On the surface, the imagery is cool, a Snyder trademark. Each of the many speed-ramped moments where the movement slows down to a virtual standstill looks like a still frame from next Christmas’ hottest selling PS5 game. However, I personally couldn’t get over the absolute absence of meaning or stakes to the imagery. This is no besmirching of Doona’s talent. She is given nothing to play but the stoic samurai cliché out for revenge (which is only revealed in Part Two by way of several clumsy and repetitious flashbacks strung together in the movie’s first hour, belatedly trying to offer depth to its eight heroes). Unfortunately, the sequence offers nothing beyond those screensaver poses.
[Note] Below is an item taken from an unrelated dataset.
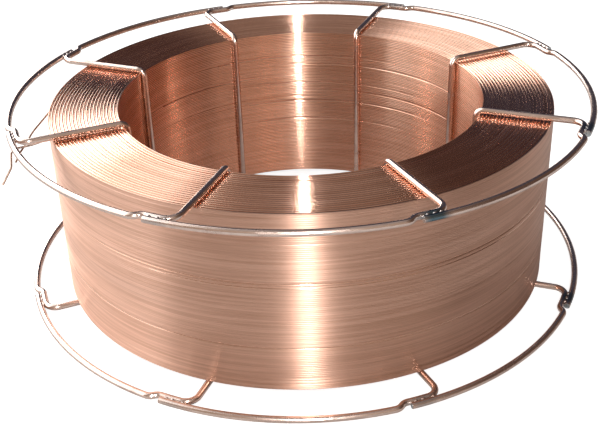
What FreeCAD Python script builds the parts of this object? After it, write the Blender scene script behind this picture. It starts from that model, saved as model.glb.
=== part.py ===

It apes Star Wars because Snyder likes the sleekness of the iconography, but it has little new to say about it, either as a commentary on Star Wars or Rebel Moon’s own counterpoint to that galaxy far, far away. It might reverse the colors George Lucas used to differentiate the good guys from the bad—now the hero uses red and the villains carry blue—but it’s an affectation; a mild distinction that creates enough distance from a Disney intellectual property to avoid legal problems, and which gestures toward a pretense that this universe is edgier. Here the heroine picks a color associated with danger and rage. However, it has no more subtextual significance than it does emotional weight. Like so much else of Rebel Moon, it’s a whole lot of sound and fury signifying nothing.
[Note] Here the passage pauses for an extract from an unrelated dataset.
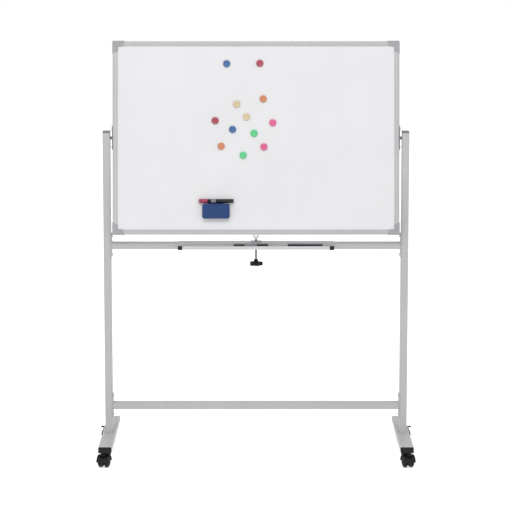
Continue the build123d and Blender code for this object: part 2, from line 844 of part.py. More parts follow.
sleeve_front = tray_front - tray_wall - tray_cap_wall
sleeve_back = tray_front + tray_cap_wall
sleeve_bottom = tray_floor_bottom - tray_cap_wall
sleeve_start = tray_length / 2 + tray_cap_wall - tray_cap_length
with BuildPart() as tray_end_caps:
    sleeve_plane = Plane(origin=(sleeve_start, 0, 0), x_dir=(0, 1, 0), z_dir=(1, 0, 0))
    with BuildSketch(sleeve_plane):
        with BuildLine():
            Polyline(
                (sleeve_front, sleeve_bottom),
                (sleeve_front, tray_lip_top + tray_cap_wall / 2),
                (sleeve_back, tray_lip_top + tray_cap_wall / 2),
                (sleeve_back, tray_floor_height),
                (tray_front - tray_wall, sleeve_bottom),
                close=True,
            )
        make_face()
    extrude(amount=tray_cap_length)
    with BuildSketch(sleeve_plane.offset(tray_cap_length - tray_cap_wall)):
        with BuildLine():
            Polyline(
                (sleeve_front, sleeve_bottom),
                (sleeve_front, tray_lip_top + tray_cap_wall / 2),
                (sleeve_back, tray_lip_top + tray_cap_wall / 2),
                (tray_back, tray_floor_height + tray_cap_wall),
                (tray_back, sleeve_bottom),
                close=True,
            )
        make_face()
    extrude(amount=tray_cap_wall)
    with BuildSketch(sleeve_plane):
        with Locations((tray_front - tray_wall, tray_floor_bottom)):
            Rectangle(tray_wall, tray_lip_top - tray_floor_bottom, align=(Align.MIN, Align.MIN))
            Rectangle(tray_reach, tray_wall, align=(Align.MIN, Align.MIN))
    extrude(amount=tray_cap_length - tray_cap_wall, mode=Mode.SUBTRACT)
    mirror(about=Plane.YZ)
save(tray_end_caps.part, "tray_end_caps")

# Clamp: threaded plate, forked saddle, rod and five-lobed knob
plate_bottom = upper_bar_top + tray_wall
with BuildPart() as clamp_plate:
    with BuildSketch(Plane.XY.offset(plate_bottom)):
        RectangleRounded(clamp_plate_width, clamp_plate_depth, clamp_plate_corner)
    extrude(amount=clamp_plate_thickness)
    with BuildSketch(Plane.XY.offset(clamp_bush_bottom)):
        Circle(clamp_bush_radius)
    extrude(amount=clamp_bush_length)
    with BuildSketch(Plane.XY.offset(clamp_bush_bottom)):
        Circle(clamp_rod_radius + running_fit)
    extrude(amount=clamp_bush_length + clamp_plate_thickness, mode=Mode.SUBTRACT)
save(clamp_plate.part, "clamp_plate")

clamp_half_depth = clamp_slot / 2 + clamp_prong
rod_top = clamp_base_bottom + clamp_socket_depth - rest_gap
with BuildPart() as clamp_head:
    with BuildSketch(Plane.XZ):
        with BuildLine():
            Polyline(
                (-clamp_bottom_width / 2, clamp_base_bottom),
                (-clamp_top_width / 2, clamp_tip),
                (-clamp_notch_top / 2, clamp_tip),
                (-clamp_notch_bottom / 2, clamp_base_top),
                (clamp_notch_bottom / 2, clamp_base_top),
                (clamp_notch_top / 2, clamp_tip),
                (clamp_top_width / 2, clamp_tip),
                (clamp_bottom_width / 2, clamp_base_bottom),
                close=True,
            )
        make_face()
    extrude(amount=clamp_half_depth, both=True)
    with BuildSketch(Plane.YZ.offset(-clamp_top_width)):
        with Locations((0, clamp_base_top)):
            Rectangle(clamp_slot, clamp_tip, align=(Align.CENTER, Align.MIN))
    extrude(amount=2 * clamp_top_width, mode=Mode.SUBTRACT)
    with BuildSketch(Plane.XY.offset(clamp_base_bottom)):
        Circle(clamp_rod_radius + running_fit)
    extrude(amount=clamp_socket_depth, mode=Mode.SUBTRACT)
save(clamp_head.part, "clamp_head")

with BuildPart() as clamp_rod:
    with BuildSketch(Plane.XY.offset(knob_bottom + knob_bore_floor)):
        Circle(clamp_rod_radius)
    extrude(amount=rod_top - knob_bottom - knob_bore_floor)
save(clamp_rod.part, "clamp_rod")

with BuildPart() as clamp_knob:
    with BuildSketch(Plane.XY.offset(knob_bottom)) as star:
        Circle(knob_disc_radius)
        with PolarLocations(knob_lobe_centre, knob_lobes):
            Circle(knob_lobe_radius)
        valleys = star.vertices()
        fillet(valleys, knob_valley_radius)
    extrude(amount=knob_lobe_height)
    lobe_faces = clamp_knob.faces().filter_by(Axis.Z)
    fillet(lobe_faces.edges(), knob_edge_radius)
    with BuildSketch(Plane.XY.offset(knob_bottom + knob_lobe_height)):
        Circle(knob_hub_radius)
    with BuildSketch(Plane.XY.offset(knob_bottom + knob_height)):
        Circle(knob_hub_top_radius)
    loft()
    with BuildSketch(Plane.XY.offset(knob_bottom + knob_bore_floor)):
        Circle(clamp_rod_radius)
    extrude(amount=knob_height, mode=Mode.SUBTRACT)
save(clamp_knob.part, "clamp_knob")


# Markers, capped end at the plane's origin, lying along the plane's x
def marker(plane, name):
    nib_end = marker_cap_length - marker_neck_length - marker_nib_length
    axis = Axis(plane.origin, plane.x_dir)
    with BuildPart() as barrel:
        with BuildSketch(plane):
            with BuildLine():
                Polyline(
                    (nib_end, 0),
                    (nib_end, marker_nib_radius),
                    (nib_end + marker_nib_length, marker_nib_radius),
                    (nib_end + marker_nib_length, marker_neck_radius),
                    (marker_cap_length, marker_neck_radius),
                    (marker_cap_length, marker_barrel_radius),
                    (marker_length - marker_end_round, marker_barrel_radius),
                    (marker_length, marker_barrel_radius - marker_end_round),
                    (marker_length, 0),
                    close=True,
                )
            make_face()
        revolve(axis=axis)
    save(barrel.part, f"{name}_barrel")
    bore = marker_neck_radius + cap_fit
    with BuildPart() as cap:
        with BuildSketch(plane):
            with BuildLine():
                Polyline(
                    (0, 0),
                    (0, marker_cap_radius - marker_end_round),
                    (marker_end_round, marker_cap_radius),
                    (marker_cap_length, marker_cap_radius),
                    (marker_cap_length, bore),
                    (marker_cap_end, bore),
                    (marker_cap_end, 0),
                    close=True,
                )
            make_face()
        revolve(axis=axis)
    save(cap.part, f"{name}_cap")


tray_marker_z = tray_floor_height + rest_gap + marker_cap_radius
left_end = (left_marker_x + marker_length / 2, tray_marker_y, tray_marker_z)
right_end = (right_marker_x - marker_length / 2, tray_marker_y, tray_marker_z)
marker(Plane(origin=left_end, x_dir=(-1, 0, 0), z_dir=(0, 0, 1)), "left_marker")
marker(Plane(origin=right_end, x_dir=(1, 0, 0), z_dir=(0, 0, 1)), "right_marker")

cradle_bottom = panel_thickness / 2 + cradle_gap
eraser_marker_out = cradle_bottom + cradle_floor + rest_gap + marker_cap_radius
eraser_end = board_plane.from_local_coords(
    (eraser_marker_x - marker_length / 2, eraser_marker_up, eraser_marker_out)
)
marker(Plane(origin=eraser_end, x_dir=(1, 0, 0), z_dir=board_plane.z_dir), "eraser_marker")

# Eraser: a rounded case on slotted felt, with a cradle for a marker along its top
case_bottom = panel_thickness / 2 + eraser_felt_thickness
cradle_top = eraser_marker_up + cradle_rise
with BuildPart() as eraser_body:
    with BuildSketch(board_plane.offset(case_bottom)):
        with Locations((eraser_x, eraser_up)):
            RectangleRounded(eraser_width, eraser_height, eraser_corner_radius)
    extrude(amount=eraser_case_thickness, taper=eraser_taper)
    case_front = eraser_body.faces().sort_by(Axis(board_plane.origin, board_plane.z_dir))[-1]
    fillet(case_front.edges(), eraser_edge_radius)
    with BuildSketch(board_plane.offset(case_bottom)):
        with Locations((eraser_x, eraser_up)):
            Rectangle(2 * cradle_half, cradle_top - eraser_up, align=(Align.CENTER, Align.MIN))
    extrude(amount=eraser_marker_out - case_bottom - cradle_drop)
    with BuildSketch(board_plane.offset(cradle_bottom)):
        with Locations((eraser_x, eraser_up + eraser_height / 2)):
            Rectangle(
                2 * cradle_half, cradle_top - eraser_up - eraser_height / 2,
                align=(Align.CENTER, Align.MIN),
            )
    extrude(amount=case_bottom - cradle_bottom)
    groove_start = board_plane.from_local_coords(
        (eraser_x - eraser_width, eraser_marker_up, eraser_marker_out)
    )
    with BuildSketch(Plane(origin=groove_start, x_dir=up, z_dir=right)):
        Circle(marker_cap_radius + rest_gap)
    extrude(amount=2 * eraser_width, mode=Mode.SUBTRACT)
save(eraser_body.part, "eraser_body")

felt_width = eraser_width - 2 * eraser_felt_margin
felt_pitch = felt_width / (felt_slot_count + 1)
with BuildPart() as eraser_felt:
    with BuildSketch(board_plane.offset(panel_thickness / 2)):
        with Locations((eraser_x, eraser_up)):
            RectangleRounded(felt_width, eraser_height - 2 * eraser_felt_margin, eraser_corner_radius)
    extrude(amount=eraser_felt_thickness)
    with BuildSketch(board_plane.offset(panel_thickness / 2)):
        with Locations((eraser_x, eraser_up)):
            with GridLocations(felt_pitch, 1, felt_slot_count, 1):
                Rectangle(felt_slot_width, 2 * eraser_height)
    extrude(amount=felt_slot_depth, mode=Mode.SUBTRACT)
save(eraser_felt.part, "eraser_felt")

# Magnets
for colour, places in magnet_places.items():
    with BuildPart() as magnets:
        with BuildSketch(board_plane.offset(panel_thickness / 2)):
            with Locations(*places):
                Circle(magnet_radius)
        extrude(amount=magnet_height)
        tops = magnets.faces().sort_by(Axis(board_plane.origin, board_plane.z_dir))[-len(places):]
        fillet(tops.edges(), magnet_edge_radius)
    save(magnets.part, f"magnets_{colour}")
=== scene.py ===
import json
import math

import bmesh
import bpy
from mathutils import Matrix, Vector, noise


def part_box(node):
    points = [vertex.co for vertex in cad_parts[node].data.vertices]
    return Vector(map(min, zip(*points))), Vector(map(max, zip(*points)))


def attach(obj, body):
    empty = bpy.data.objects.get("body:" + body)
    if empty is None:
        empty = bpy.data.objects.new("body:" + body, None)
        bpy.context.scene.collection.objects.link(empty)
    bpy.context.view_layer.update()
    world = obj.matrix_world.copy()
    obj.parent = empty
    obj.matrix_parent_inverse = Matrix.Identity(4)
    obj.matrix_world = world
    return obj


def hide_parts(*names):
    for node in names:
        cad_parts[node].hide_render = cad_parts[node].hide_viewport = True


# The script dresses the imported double-sided whiteboard: finishes for the CAD nodes, finer pieces
# in place of some of them, and the stage. Profiles are in millimetres, all else in metres.

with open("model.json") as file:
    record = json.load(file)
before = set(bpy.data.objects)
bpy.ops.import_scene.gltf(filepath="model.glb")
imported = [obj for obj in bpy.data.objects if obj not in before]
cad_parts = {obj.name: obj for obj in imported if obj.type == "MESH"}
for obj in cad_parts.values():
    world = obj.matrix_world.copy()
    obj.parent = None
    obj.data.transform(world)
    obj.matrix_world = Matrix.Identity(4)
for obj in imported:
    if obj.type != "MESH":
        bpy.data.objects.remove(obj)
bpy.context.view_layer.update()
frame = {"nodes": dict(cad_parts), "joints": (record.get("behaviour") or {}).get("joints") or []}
scene = bpy.context.scene
nodes = frame["nodes"]
MM = 0.001

# Camera: pitch in degrees, focal length in pixels of a square image
CAMERA_PLACE = (0.0, -9.2, 2.219)
CAMERA_PITCH = 8.47
FOCAL_PX = 2203.4
IMAGE_PX = 512
SENSOR_MM = 36.0
CAMERA_CLIP = 60

scene.view_settings.view_transform = "Standard"
camera_data = bpy.data.cameras.new("camera")
camera_data.sensor_width = SENSOR_MM
camera_data.lens = SENSOR_MM * FOCAL_PX / IMAGE_PX
camera_data.clip_end = CAMERA_CLIP
camera = bpy.data.objects.new("camera", camera_data)
camera.location = CAMERA_PLACE
camera.rotation_euler = (math.radians(90 - CAMERA_PITCH), 0, 0)
scene.collection.objects.link(camera)
scene.camera = camera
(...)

Chances are if you got this far into the review, you likely already know if you agree or disagree with my assessment. After all, you’ve seen Rebel Moon – Part One, plus any other number of Snyder joints. Like all of those movies, Part Two is helmed by a filmmaker who is by all accounts a nice guy and a cool dude to collaborate with on the set. And there is an undeniable passion in all of Snyder’s work, yet the chasm between that passion and actual quality has probably never been wider than the Rebel Moon exercise where Netflix and the filmmaker took material that would’ve struggled to sustain more than two hours and pointlessly made it run double that across multiple volumes.
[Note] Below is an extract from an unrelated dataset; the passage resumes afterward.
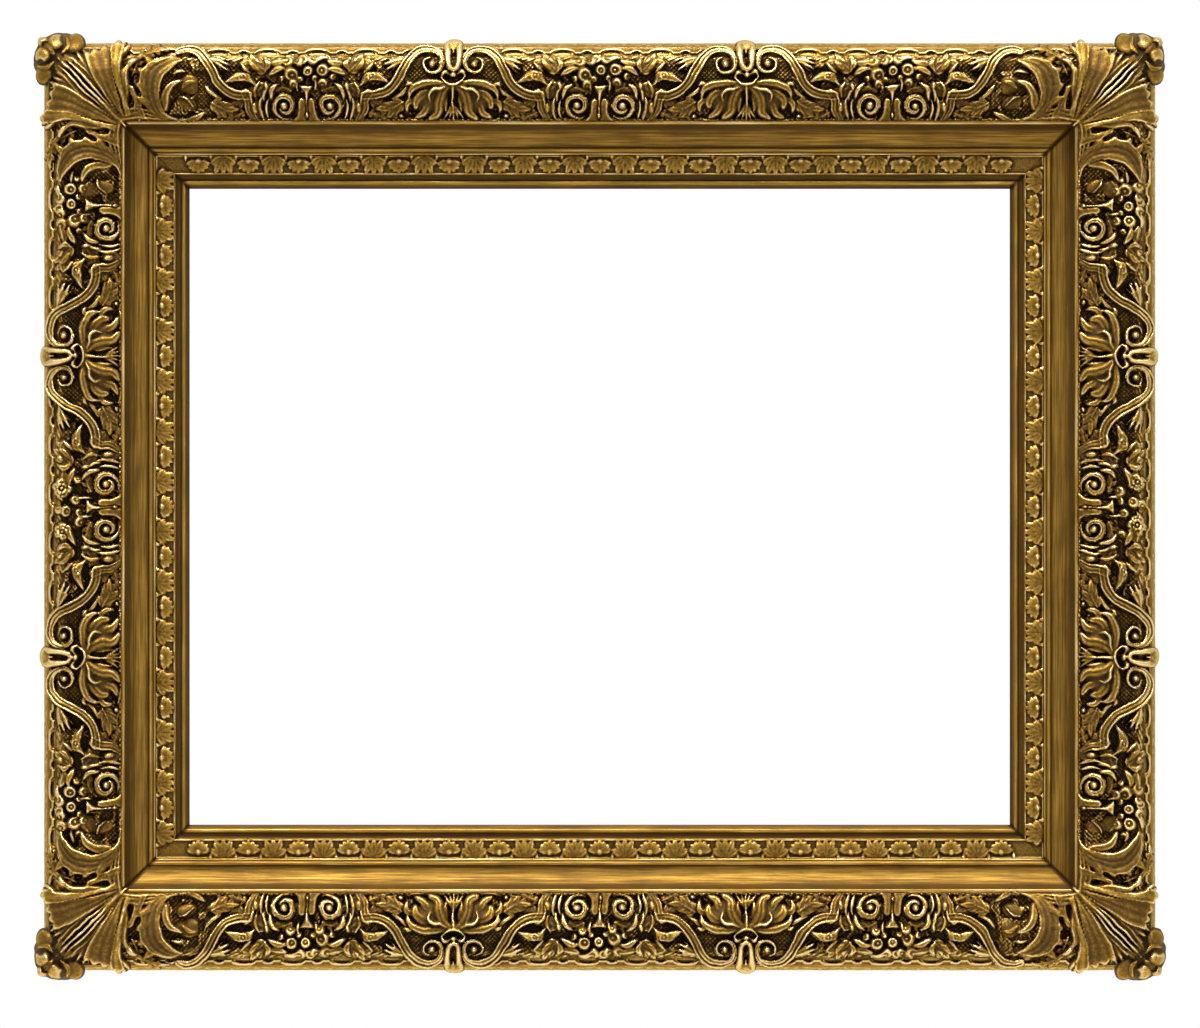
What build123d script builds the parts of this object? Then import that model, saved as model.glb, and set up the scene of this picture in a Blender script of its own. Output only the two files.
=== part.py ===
from build123d import *
import math
import os

os.makedirs("parts", exist_ok=True)

# A gilded picture frame that hangs on a wall. X runs along the wall, Z is up, the wall is the
# plane Y = 0 and the face looks along -Y. The origin is the middle of the back.
# Each rail is drawn lying along x, with y running inwards from its outer edge and z rising from
# the wall, and is then turned onto its side of the frame.

# The opening that the picture shows through
sight_wide = 445.0
sight_high = 345.0

# Strips of the rail's face, from the outer edge inwards
edge_wide = 3.6
ornament_wide = 39.2
fillet_wide = 2.1
cove_wide = 12.0
bead_wide = 2.8

# Heights of the rail above the wall
foot_high = 9.0
edge_high = 36.0
shoulder_in = 13.0
shoulder_high = 42.6
crest_in = 26.0
crest_high = 44.0
ground_end_high = 39.5
fillet_rise = 1.2
cove_drop = 11.0
cove_dip = 2.8
lip_high = 26.0
seat_in = 53.0

# Strips of the slip's face, from the rail's bead inwards
slip_margin = 1.0
leaf_wide = 10.7
hollow_wide = 2.9
sight_bead_wide = 2.7
sight_slope_wide = 1.8

# Heights of the slip above the wall, and the seat for the picture
slip_back = 4.0
leaf_ground_high = 23.0
hollow_high = 21.6
hollow_dip = 0.6
bead_foot_high = 20.8
sight_edge_high = 19.4
picture_seat_high = 18.0
picture_lip = 7.0
slip_play = 0.3

# Pressed strip on the sloping side
strip_thick = 1.2

# Repeats along a rail: bays of scrolls and flowers between clasps, half a bay apart
bay_half_share = 1.88
corner_reach = 77.0
end_clasp_in = 64.6
end_bay_in = 89.0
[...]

Admittedly, Part Two is the unavoidably better portion of the two releases. As the movies’ structure is nakedly modeled after Akira Kurosawa’s Seven Samurai, it pays to have the actual Seven Samurai climax where ronin warriors fight (and in some cases die) for a small village of farmers. And the second half of Scargiver’s two-hour running time is almost exclusively that fight, with every veritable splash page and comic book inspired posture lovingly freeze framed.
Strangely, however, despite having a cumulatively longer running time than Seven Samurai’s already gargantuan 207 minutes, we’re never made once to care about any of the heroes making those poses as they kill space nazis by the scores. As with Part One, every war-weary hero who comes to the Norse-like community living on the moon of Veldt remains a cipher devoid of genuine humanity or life. They’re stoic tropes like the 300 Spartans in Snyder’s most successful action movie, only here the filmmaker no longer has Frank Miller’s cartoonish tough-guy-talk sprinkled in with actual laconic witticisms from ancient Spartans to pad these archetypes with humor and personality. Oh what Rebel Moon could’ve given for a “tonight we dine in Hell!”
Even with a whole hour of down time making up Part Two’s first couple of acts, Rebel Moon devotes precious little of it to having the characters do anything other than enjoy extended montages of farming, drinking ale in the longhouse, and swapping backstories that all hit the same banal note of “the empire killed m’family.” Perhaps the one exception to this rule is our central heroine Kora (Sofia Boutella), who remains the one reformed space fascist of the lot, and she is still haunted by memories of her time in service to the bad guys, including a flashback that reveals what everyone predicted about her in Part One.
Yet the sensation of these added details amount to little better than time filler. It’s a waiting game until the bad guys, led by a dastardly Admiral Atticus Noble (a still mugging Ed Skrein), arrive on Veldt ostensibly to steal this community’s grain, although now also to capture and crucify the turncoat who got away, Boutella’s Kora. One might even speculate whether the filmmakers’ interest is likewise cursory in the first half of Part Two, with many of the farming and day-in-the-life sequences on Veldt resembling any ‘90s syndicated TV show with generic village sets where horses and extras walk around in the background.
Once Part Two finally gets to the action during the hour-long climax, viewers are treated to a sensory overload of Snyder’s speciality: excessive violence with a mean, edgelord sensibility. It’s definitely got an edge, but in the end it makes little sense because there is nothing to invest in, including with who is holding the red lightsabers versus who is holding the blue ones.
Rebel Moon – Part Two: The Scargiver is streaming on Netflix now.